Intervention de Bernard Cazeau

Réunion du 15 novembre 2007 à 15h00
Financement de la sécurité sociale pour 2008 — Article 35

Photo de Bernard CazeauBernard Cazeau :

Madame la ministre, les valeurs de solidarité et d'équité dans l'accès aux soins sont à la base du concept de l'assurance maladie. Elles en font le socle essentiel et incontestable.

Disons-le clairement : la franchise est une préconisation qui rompt avec le principe républicain.

Elle renvoie d'abord à l'univers de l'assurance, pas à celui de la solidarité : la voiture, ce n'est pas la même chose que la santé des malades !

De plus, le prélèvement en amont de la dépense présente un risque majeur, celui de restreindre l'accès aux soins.

Enfin, elle pose de nouveau la question de la solidarité, car, par un phénomène pervers, la franchise culpabilise le patient.

Les Français l'ont bien compris : selon un sondage Ipsos publié en octobre, ils sont 70 % à s'opposer à votre projet.

Notons que cette mesure ne se singularise pas en ce qui concerne la pénalisation des patients. Je vous rappelle les décisions nombreuses de vos prédécesseurs : la franchise de 1 euro sur les consultations et les actes médicaux ; la hausse du forfait hospitalier ; le moindre remboursement pour ceux qui n'ont pas fait le choix du médecin traitant ; le forfait de 18 euros sur les actes lourds de plus de 91 euros ; la diminution du taux des indemnités journalières, etc.

Ce qui change, c'est la justification. Certains malades doivent maintenant payer pour d'autres malades. La vignette automobile avait été conçue initialement pour les personnes âgées. Cette idée a été reprise pour justifier le financement du plan contre la maladie d'Alzheimer.

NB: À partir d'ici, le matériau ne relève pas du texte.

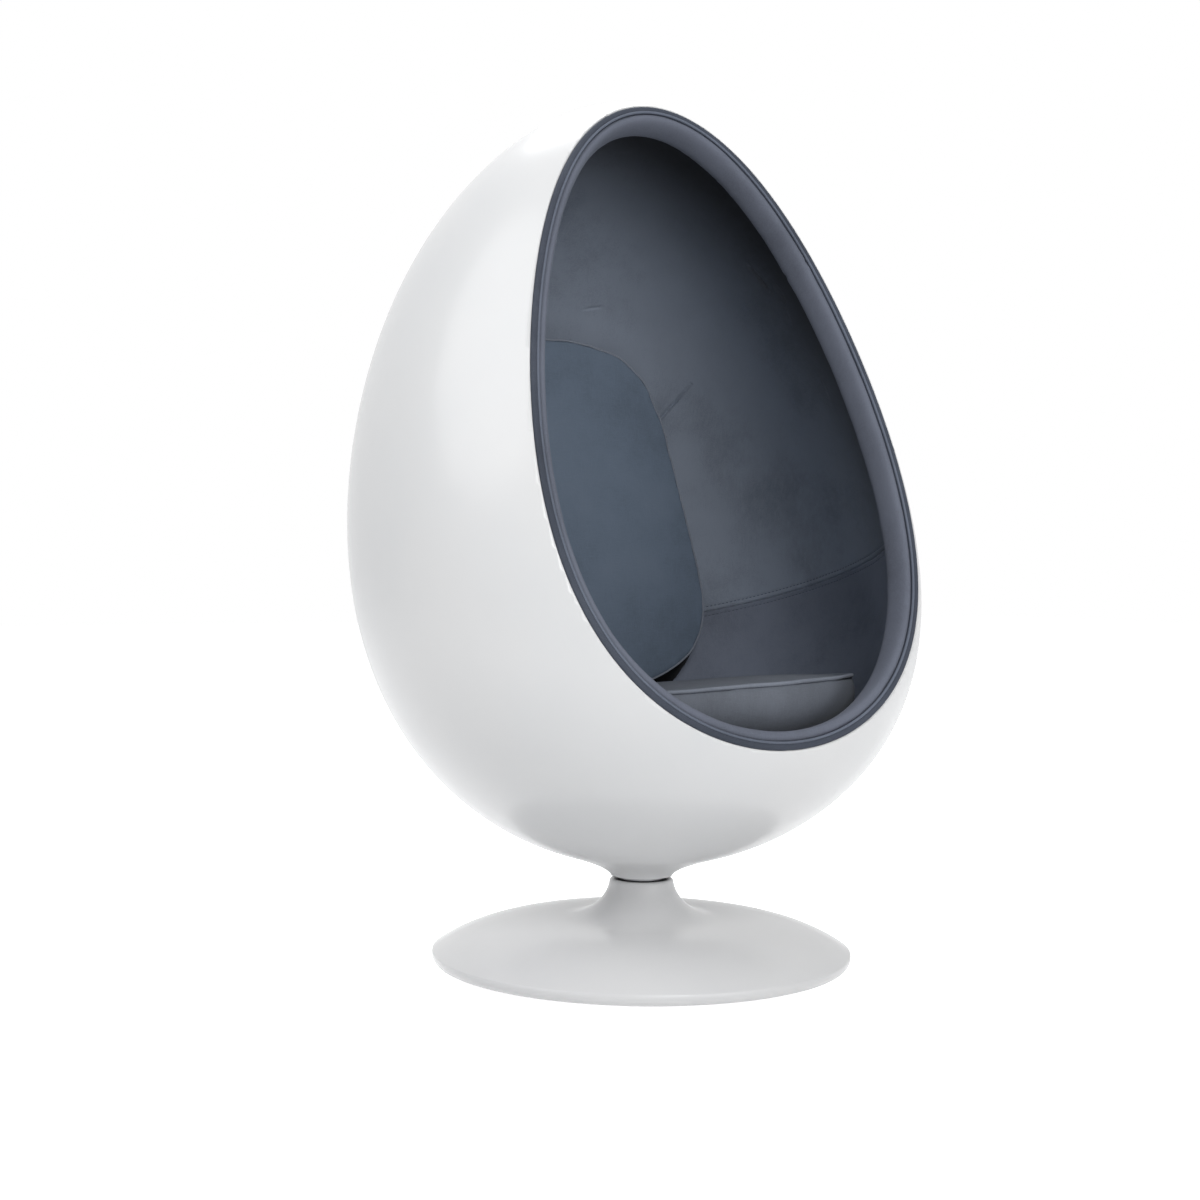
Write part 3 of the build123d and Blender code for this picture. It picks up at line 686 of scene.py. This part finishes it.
def build_lining(name, node, keep_upper):
    turns = np.radians(np.linspace(*LINING_TURNS, LINING_ROWS))
    points = egg_points(turns, LINING_COLUMNS, LINING_FACE)
    mesh = mesh_of(name, points, grid_faces(LINING_ROWS, LINING_COLUMNS))
    edit = bmesh.new()
    edit.from_mesh(mesh)
    front_edge = MOUTH_ORIGIN - MOUTH_NORMAL * (RIM_DEPTH - LINING_OVERLAP)
    cut(edit, front_edge, MOUTH_NORMAL, keep_front=False)
    cut(edit, SEAT_ORIGIN + SEAT_NORMAL * 0.5, SEAT_NORMAL, keep_front=True)
    for offset in SEAM_CUTS:
        cut(edit, SEAM_ORIGIN + SEAM_NORMAL * offset, SEAM_NORMAL)
    cut(edit, SEAM_ORIGIN, SEAM_NORMAL, keep_front=keep_upper)
    if keep_upper:
        close_top(edit, CHAIR_HEIGHT - 36)
        for start, end, _, _ in CREASES:
            refined(edit, start, end, CREASE_REACH)
    bmesh.ops.recalc_face_normals(edit, faces=edit.faces)
    edit.normal_update()
    middle = Vector(POD_MIDDLE * MM)
    facing = sum((middle - f.calc_center_median()).dot(f.normal) > 0 for f in edit.faces)
    if facing < len(edit.faces) / 2:
        bmesh.ops.reverse_faces(edit, faces=edit.faces)
        edit.normal_update()
    places = np.array([v.co for v in edit.verts]) / MM
    relief = lining_relief(places)
    for vert, height in zip(edit.verts, relief):
        vert.co += vert.normal * float(height) * MM
    edit.to_mesh(mesh)
    piece = new_piece(name, mesh, upper_cloth if keep_upper else lower_cloth, "pod", node)
    thickened(piece, LINING_THICK)


build_lining("upper_lining", "lining_upper", True)
build_lining("lower_lining", "lining_lower", False)

STITCH = 4.6  # length of thread that shows
STITCH_PITCH = 7.2
STITCH_RADIUS = 0.7
STITCH_SIDES = 6
STITCH_LIFT = 0.2  # how far the thread's middle lies above the cloth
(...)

Or nous savons bien ce qu'il en a été s'agissant de l'affection de cette taxe.

En réalité, la mesure que vous mettez en oeuvre privilégie une approche de « tire caissière ». Elle sanctionnera les couches moyennes et les 5 millions de Français tout juste au-dessus de la CMU.

À ce sujet, pour faire bonne mesure et pour ne pas paraître trop inféodé aux intérêts des puissants, le Gouvernement nous avait promis, en mai 2007, une avancée majeure pour l'année 2008 : le bouclier sanitaire. Où est-il ?

La franchise médicale entraînera des effets pervers en risquant de pénaliser les patients. Pour partiellement les responsabiliser, elle aboutira à ce que certains malades, les moins informés, préféreront s'abstenir de se soigner pour des affections bénignes.

Cette décision dictée par des considérations financières de rafistolage ne pourra que déclencher des pathologies lourdes, dont les coûts financiers et humains sont autrement plus importants !

Selon un rapport rendu public pendant l'examen à l'Assemblée nationale du projet de loi de financement de la sécurité sociale pour 2008, à savoir le jeudi 26 octobre 2007, la consommation médicale des Français les plus fragiles est plus faible que celle du reste de la population. Ils sont plus nombreux à ne pas avoir consulté un médecin l'année qui précédait l'enquête : 21 % des moins de cinquante ans, contre 17 %. L'écart est encore plus grand lorsqu'il s'agit d'enfants : 20 %, contre 16 %.

Ainsi, pour la prévention du cancer, 34 % des femmes de plus de quarante ans appartenant à des ménages modestes n'ont jamais réalisé de mammographie, contre 19 % pour les autres ; 12 % des femmes entre vingt et soixante-dix ans n'ont jamais réalisé de frottis gynécologique, contre 6 % pour les autres. On retrouve les mêmes écarts pour les tests de dépistage du VIH.

La prévention constitue un élément clef du suivi médical de chacun.

L'étude de l'Insee l'a clairement démontré : les personnes les plus pauvres, notamment leurs enfants, vont moins souvent chez le médecin que la moyenne des Français.

Ceci expliquant cela, certaines maladies graves - cancer du sein, dépression - sont récurrentes dans cette catégorie de la population.

Au final, elles fréquentent les hôpitaux plus que la normale, avec les coûts que nous savons. Est-ce ainsi que nous répondrons à la croissance des soins ?

En conclusion, la franchise est une mauvaise idée.

En faisant culpabiliser les Français, vous évitez de vous poser concrètement les vraies questions, celles du panier de soins, de la redéfinition du socle de solidarité, de l'efficience de la gestion de l'assurance maladie et de la réforme permanente du système.